Word for word, restate the lines from the start of the data below through the line containing "ARM_ALONG -= ARM_ALONG[-1] / 2.0".

• _Provided material_
↓

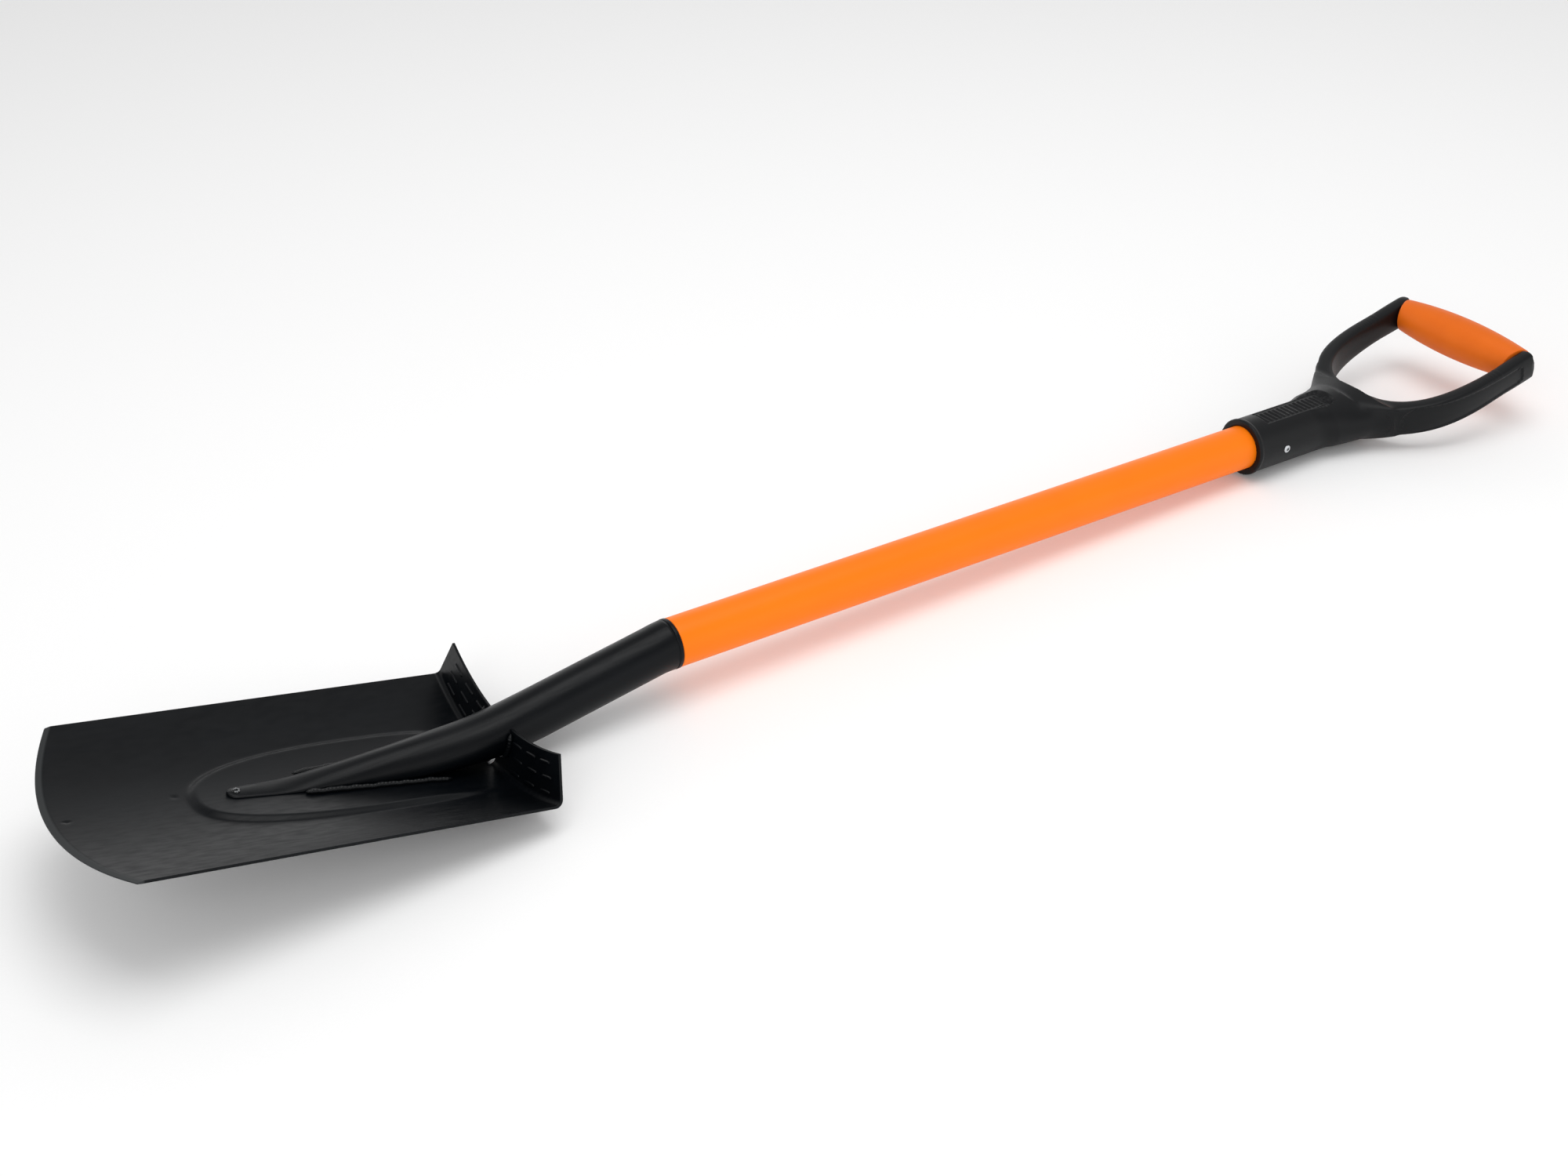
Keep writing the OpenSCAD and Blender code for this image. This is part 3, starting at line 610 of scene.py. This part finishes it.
def arm_path(count=160):
    """Middle line of the bow in plan, its outward normals, and half widths and half heights."""
    a = np.radians(np.linspace(-90.0, 90.0, count))
    p = hole_point(a)
    u, v = (HOLE_TOP - p[:, 0]) / (HOLE_TOP - CROTCH), np.abs(p[:, 1]) / (ARM_Y - ARM_W)
    n = np.stack([-u ** (HOLE_POWER - 1) / (HOLE_TOP - CROTCH),
                  np.sign(a) * v ** (HOLE_POWER - 1) / (ARM_Y - ARM_W)], -1)
    n /= np.linalg.norm(n, axis=1)[:, None]
    w = mix(WEB_W, ARM_W, np.clip(np.abs(np.degrees(a)) / 40.0, 0.0, 1.0))
    h = ARM_H + (YOKE_H - ARM_H) * np.clip(u, 0.0, 1.0) ** 1.2
    tail = np.linspace(0.0, 1.0, 14)[1:, None]
    middle, ones = p + w[:, None] * n, np.ones((len(tail), 1))
    first = mix(middle[:1], [[GRIP_REACH + 20.0, middle[0, 1]]], tail)[::-1]
    last = mix(middle[-1:], [[GRIP_REACH + 20.0, middle[-1, 1]]], tail)
    return (np.concatenate([first, middle, last]),
            np.concatenate([n[:1] * ones, n, n[-1:] * ones]),
            np.concatenate([w[0] * ones[:, 0], w, w[-1] * ones[:, 0]]),
            np.concatenate([h[0] * ones[:, 0], h, h[-1] * ones[:, 0]]))


ARM = arm_path()
ARM_ALONG = np.concatenate([[0.0], np.cumsum(np.linalg.norm(np.diff(ARM[0], axis=0), axis=1))])
ARM_ALONG -= ARM_ALONG[-1] / 2.0


def nearest_on_arm(points):
    """For each point of the ring's frame, the number of the nearest point of the middle line."""
    nearest = np.empty(len(points), int)
    line = ARM[0].astype(np.float32)
    for start in range(0, len(points), 20000):
        block = points[start:start + 20000, :2].astype(np.float32)
        far = (line ** 2).sum(-1) - 2.0 * block @ line.T
        nearest[start:start + 20000] = np.argmin(far, 1)
    return nearest


def bow_field(p, k):
    """Field of the bow: squared ellipses along the middle line, cut where the grip sits on it."""
    q = ((p[:, :2] - ARM[0][k]) * ARM[1][k]).sum(-1)
    w, h = ARM[2][k], ARM[3][k] + (END_H - ARM_H) * smooth((p[:, 0] - END_FROM) / END_GROWTH)
    g = ((np.abs(q) / w) ** ARM_POWER + (np.abs(p[:, 2]) / h) ** ARM_POWER) ** (1.0 / ARM_POWER)
    past = np.maximum(p[:, 0] - GRIP_REACH, 0.0)
    end = (past ** END_POWER + np.abs(p[:, 2]) ** END_POWER) ** (1.0 / END_POWER) - END_H
    body = -soft_min(-(g - 1.0) * np.minimum(w, h), -end, BLEND_END)
    seat = np.abs(p[:, 1]) - GRIP_HALF - MITRE_TAN * (p[:, 0] - GRIP_REACH)
    return np.maximum(body, -np.maximum(seat, GRIP_REACH - SEAT_BACK - p[:, 0]))


def yoke_size(x):
    """Half width, half height and middle height of the yoke at a distance along the ring.

    The width grows as a power of the way, the height changes in an S, and the middle leaves the
    shaft's axis in a parabola that ends in the ring's own plane.
    """
    t = np.clip((x + YOKE_LEN) / (YOKE_LEN + YOKE_END), 0.0, 1.0)
    return (mix(SOCKET_R - 1.0, YOKE_W, t ** YOKE_POWER),
            mix(SOCKET_R - 0.5, YOKE_H, smooth((x + YOKE_FROM) / YOKE_RISE)),
            math.tan(RING_TILT) * bend(-x, 0.0, YOKE_TURN))


def yoke_field(p):
    """Field of the yoke: ellipses that grow out of the socket and widen to the foot of the bow."""
    w, h, middle = yoke_size(p[:, 0])
    g = np.hypot(p[:, 1] / w, (p[:, 2] - middle) / h)
    start = BLEND_SOCKET * (1.0 - smooth((p[:, 0] + YOKE_LEN) / YOKE_FADE))
    return np.maximum((g - 1.0) * np.minimum(w, h) + start, p[:, 0] - YOKE_END)


# The low rim round the socket's mouth: height, length and the length of its slope
RIM_H, RIM_LEN, RIM_SLOPE = 0.7, 3.2, 1.2


def socket_field(p):
    """Field of the socket's outside in the shaft's frame, with a low rim round its mouth."""
    s = p[:, 0] - SHAFT_LEN + SOCKET_DEPTH
    rim = RIM_H * (1.0 - smooth((s - RIM_LEN) / RIM_SLOPE))
    r = np.hypot(p[:, 1], p[:, 2]) - SOCKET_R - rim
    return np.maximum(r, s - SOCKET_DEPTH - 1.0)


def corner_field(p):
    """Field that rounds the ring's outer corners, seen square to the ring."""
    x, y = p[:, 0] - CORNER_S, np.abs(p[:, 1]) - CORNER_Y
    return np.hypot(np.maximum(x, 0.0), np.maximum(y, 0.0)) - CORNER_R


# The recess on top of the socket: half width, half length, depth level and corner radius
RECESS_FROM, RECESS_LEN, RECESS_HALF, RECESS_FLOOR, RECESS_CORNER = 18.0, 80.0, 10.6, 21.5, 3.0
RIB_STEP, RIB_H = 5.0, 0.9
# The inset oval on the outside of each arm: where it runs along the bow, its depth and its slope
OVAL_FROM, OVAL_TO, OVAL_SHARE, OVAL_DEPTH, OVAL_SLOPE = 50.0, 174.0, 0.6, 1.2, 1.8


def recess_floor(p):
    """Field of the recess: a rounded box above its floor, which carries low cross ribs."""
    s = p[:, 0] - SHAFT_LEN + SOCKET_DEPTH - RECESS_FROM - RECESS_LEN / 2.0
    dx = np.abs(s) - RECESS_LEN / 2.0 + RECESS_CORNER
    dy = np.abs(p[:, 1]) - RECESS_HALF + RECESS_CORNER
    beyond = np.hypot(np.maximum(dx, 0.0), np.maximum(dy, 0.0))
    plan = beyond - RECESS_CORNER + np.minimum(np.maximum(dx, dy), 0.0)
    rib = RIB_H * smooth(2.0 * np.cos(TAU * s / RIB_STEP)) * smooth((-plan - 2.6) / 0.8)
    return np.maximum(plan, RECESS_FLOOR + rib - p[:, 2])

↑

• _Expected output_
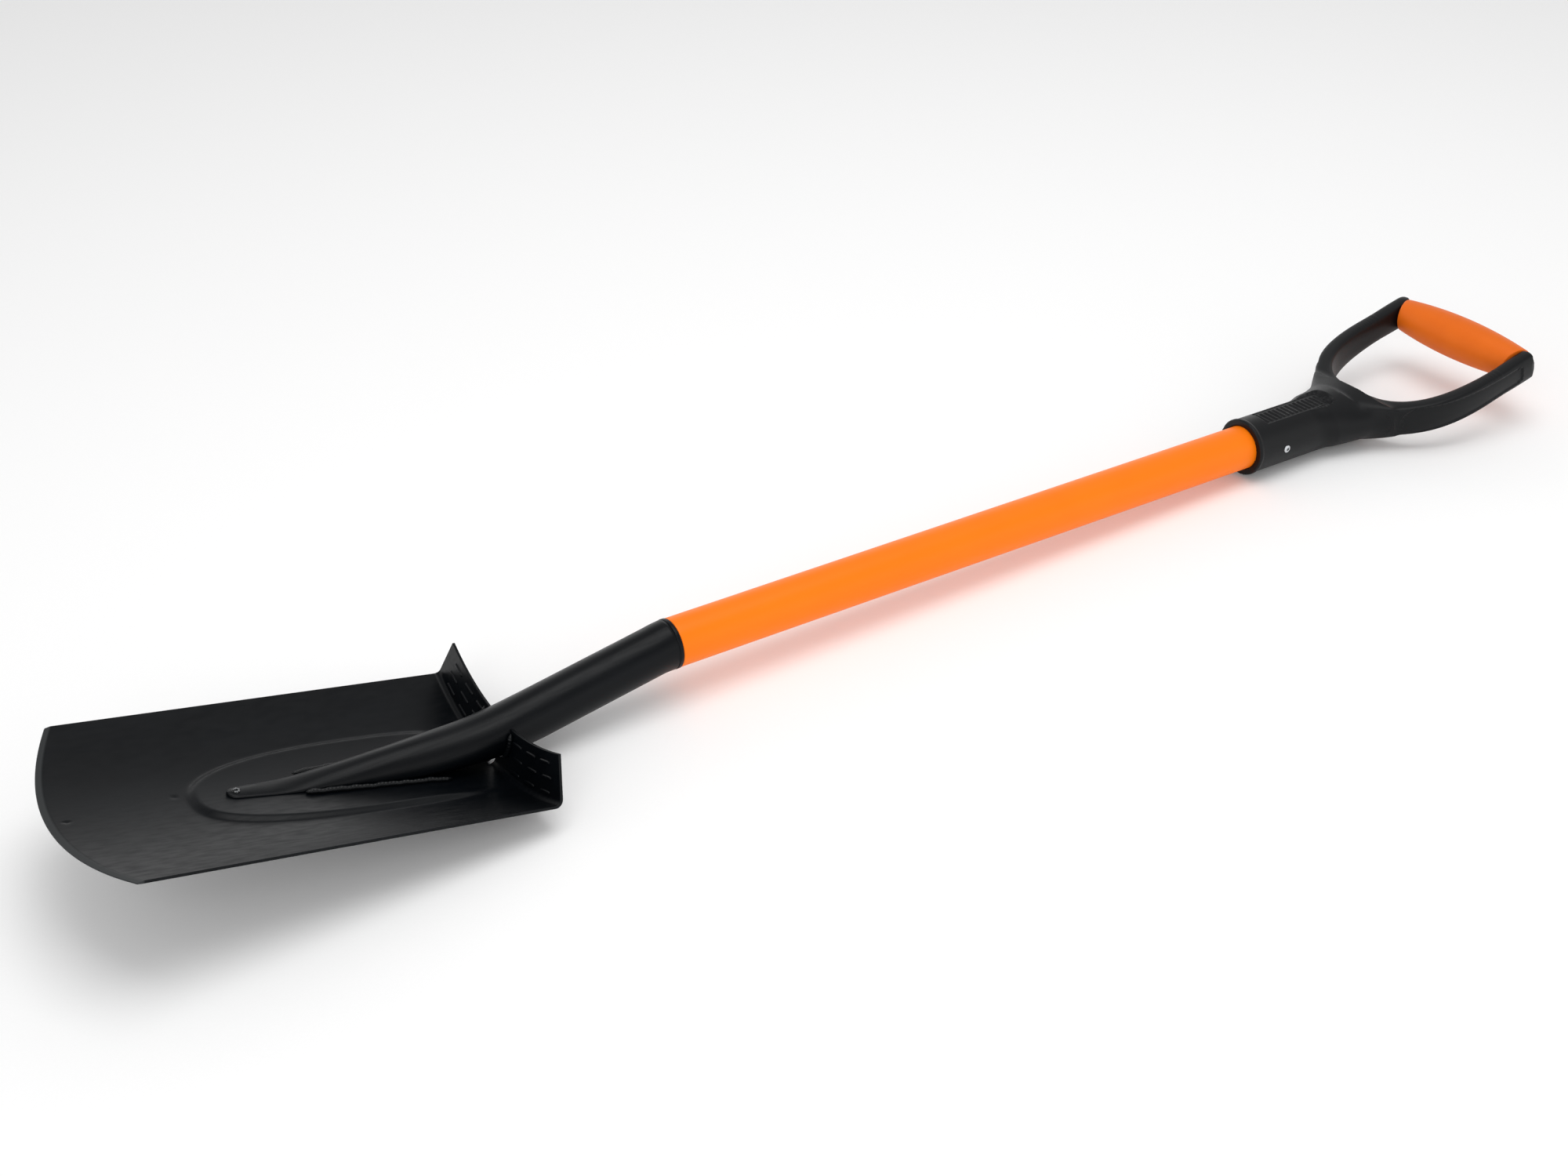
Keep writing the OpenSCAD and Blender code for this image. This is part 3, starting at line 610 of scene.py. This part finishes it.
def arm_path(count=160):
    """Middle line of the bow in plan, its outward normals, and half widths and half heights."""
    a = np.radians(np.linspace(-90.0, 90.0, count))
    p = hole_point(a)
    u, v = (HOLE_TOP - p[:, 0]) / (HOLE_TOP - CROTCH), np.abs(p[:, 1]) / (ARM_Y - ARM_W)
    n = np.stack([-u ** (HOLE_POWER - 1) / (HOLE_TOP - CROTCH),
                  np.sign(a) * v ** (HOLE_POWER - 1) / (ARM_Y - ARM_W)], -1)
    n /= np.linalg.norm(n, axis=1)[:, None]
    w = mix(WEB_W, ARM_W, np.clip(np.abs(np.degrees(a)) / 40.0, 0.0, 1.0))
    h = ARM_H + (YOKE_H - ARM_H) * np.clip(u, 0.0, 1.0) ** 1.2
    tail = np.linspace(0.0, 1.0, 14)[1:, None]
    middle, ones = p + w[:, None] * n, np.ones((len(tail), 1))
    first = mix(middle[:1], [[GRIP_REACH + 20.0, middle[0, 1]]], tail)[::-1]
    last = mix(middle[-1:], [[GRIP_REACH + 20.0, middle[-1, 1]]], tail)
    return (np.concatenate([first, middle, last]),
            np.concatenate([n[:1] * ones, n, n[-1:] * ones]),
            np.concatenate([w[0] * ones[:, 0], w, w[-1] * ones[:, 0]]),
            np.concatenate([h[0] * ones[:, 0], h, h[-1] * ones[:, 0]]))


ARM = arm_path()
ARM_ALONG = np.concatenate([[0.0], np.cumsum(np.linalg.norm(np.diff(ARM[0], axis=0), axis=1))])
ARM_ALONG -= ARM_ALONG[-1] / 2.0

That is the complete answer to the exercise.